# [Your task]
Reproduce exactly the lines below, from the first through the one containing "spindle_end_y = 590", and nothing more.

# [Dataset content]
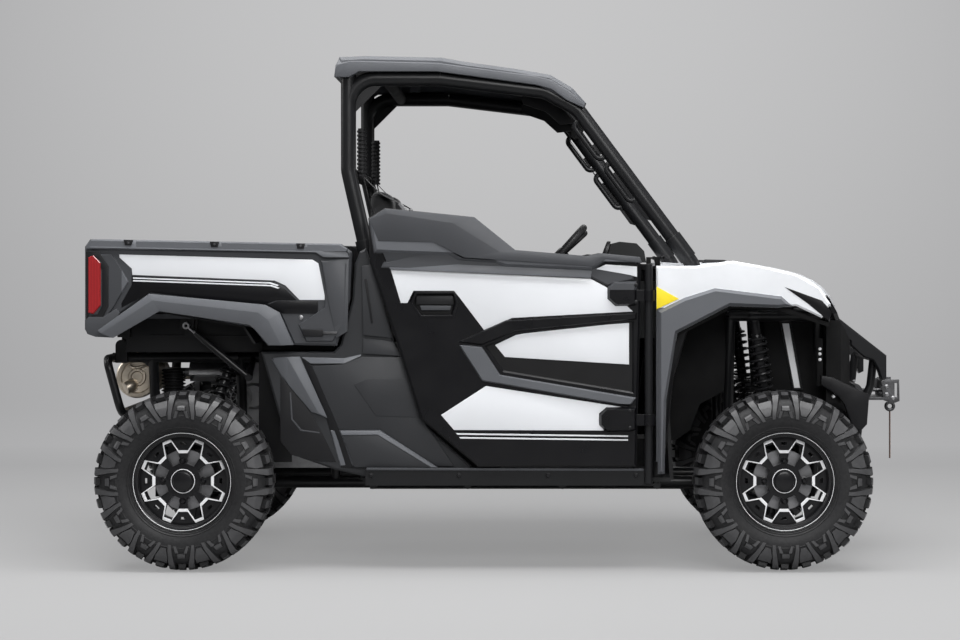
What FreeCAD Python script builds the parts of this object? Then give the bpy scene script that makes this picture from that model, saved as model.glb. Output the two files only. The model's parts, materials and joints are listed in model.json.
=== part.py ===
import FreeCAD, Part
import math
import os

os.makedirs("parts", exist_ok=True)
V = FreeCAD.Vector

# A side by side utility vehicle with two seats and a tipping cargo bed.
# +X points forward, +Y to the vehicle's left, +Z up, all in millimetres.
# The origin is on the ground under the middle of the bounding box.

# Driving sizes of the whole vehicle
wheelbase = 2349
front_axle_x = 1092
rear_axle_x = front_axle_x - wheelbase
wheel_track = 1326
tyre_radius = 352
tyre_width = 254
wheel_y = wheel_track / 2
axle_z = tyre_radius
overrun = 20
seat_gap = 0.3
mitre_share = 0.35
running_gap = 0.05
moving_gap = 6

# Wheels
tyre_sides = 30
lug_pitches = 18
lug_height = 20
bead_radius = 180
tread_edge_y = 92
lug_shoulder_radius = 334
wall_radius = 255
wall_y = 122
bead_y = 94
lug_length = 46
lug_foot_radius = 268
lug_reach_y = 12
rim_seat_radius = bead_radius * math.cos(math.pi / tyre_sides) - seat_gap
rim_wall = 9
rim_lip_radius = 194
rim_lip_width = 10
bead_wall_radius = rim_lip_radius + 2 * seat_gap
hub_gap = 1
rim_face_offset = 62
rim_face_thickness = 16
rim_windows = 8
window_inner_radius = 92
window_outer_radius = 150
window_inner_half = 11
window_outer_half = 23
star_inner_radius = 118
star_outer_radius = 163
star_ridge = 8
star_notch_share = 0.64
star_corner_share = 0.28
star_height = 5
hub_cap_radius = 46
hub_cap_height = 22
hub_radius = 44
lug_nut_circle = 79
lug_nut_radius = 9
lug_nut_height = 14
lug_nuts = 4
disc_radius = 118
disc_thickness = 6
disc_y = wheel_y - 26
spindle_radius = 20
spindle_end_y = 590

# Steering and front suspension
kingpin_y = 585
kingpin_half_height = 110
kingpin_radius = 10
arm_eye_radius = 20
arm_eye_height = 28
knuckle_radius = 46
knuckle_outer_y = 612
knuckle_inner_y = 556
knuckle_post_radius = 20
steer_arm_length = 110
steer_arm_width = 28
steer_arm_thickness = 16
rack_x = front_axle_x - steer_arm_length
rod_end_radius = 15
rod_end_height = 22
tie_rod_radius = 9
rack_housing_radius = 22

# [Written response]
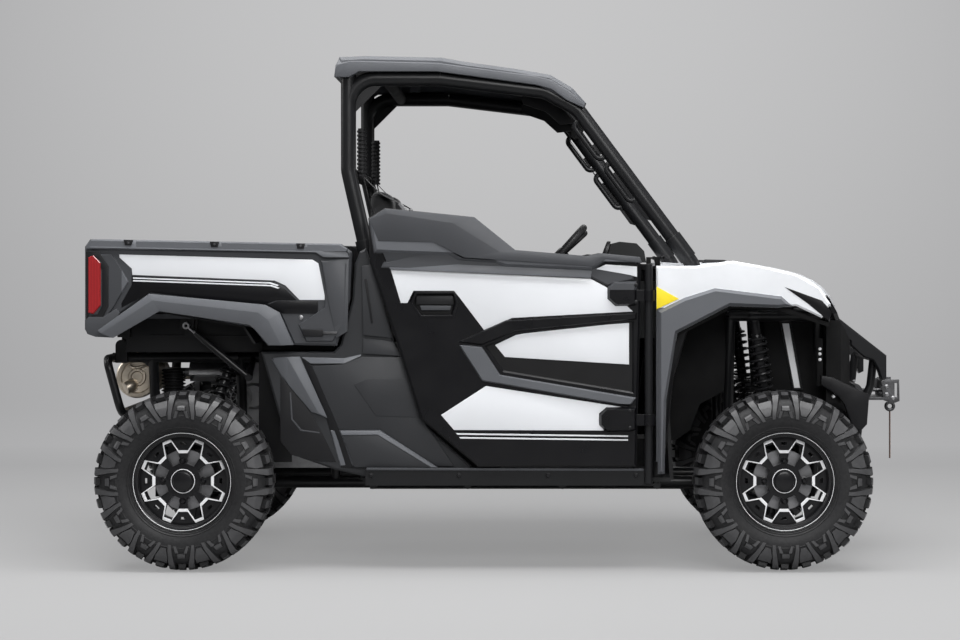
What FreeCAD Python script builds the parts of this object? Then give the bpy scene script that makes this picture from that model, saved as model.glb. Output the two files only. The model's parts, materials and joints are listed in model.json.
=== part.py ===
import FreeCAD, Part
import math
import os

os.makedirs("parts", exist_ok=True)
V = FreeCAD.Vector

# A side by side utility vehicle with two seats and a tipping cargo bed.
# +X points forward, +Y to the vehicle's left, +Z up, all in millimetres.
# The origin is on the ground under the middle of the bounding box.

# Driving sizes of the whole vehicle
wheelbase = 2349
front_axle_x = 1092
rear_axle_x = front_axle_x - wheelbase
wheel_track = 1326
tyre_radius = 352
tyre_width = 254
wheel_y = wheel_track / 2
axle_z = tyre_radius
overrun = 20
seat_gap = 0.3
mitre_share = 0.35
running_gap = 0.05
moving_gap = 6

# Wheels
tyre_sides = 30
lug_pitches = 18
lug_height = 20
bead_radius = 180
tread_edge_y = 92
lug_shoulder_radius = 334
wall_radius = 255
wall_y = 122
bead_y = 94
lug_length = 46
lug_foot_radius = 268
lug_reach_y = 12
rim_seat_radius = bead_radius * math.cos(math.pi / tyre_sides) - seat_gap
rim_wall = 9
rim_lip_radius = 194
rim_lip_width = 10
bead_wall_radius = rim_lip_radius + 2 * seat_gap
hub_gap = 1
rim_face_offset = 62
rim_face_thickness = 16
rim_windows = 8
window_inner_radius = 92
window_outer_radius = 150
window_inner_half = 11
window_outer_half = 23
star_inner_radius = 118
star_outer_radius = 163
star_ridge = 8
star_notch_share = 0.64
star_corner_share = 0.28
star_height = 5
hub_cap_radius = 46
hub_cap_height = 22
hub_radius = 44
lug_nut_circle = 79
lug_nut_radius = 9
lug_nut_height = 14
lug_nuts = 4
disc_radius = 118
disc_thickness = 6
disc_y = wheel_y - 26
spindle_radius = 20
spindle_end_y = 590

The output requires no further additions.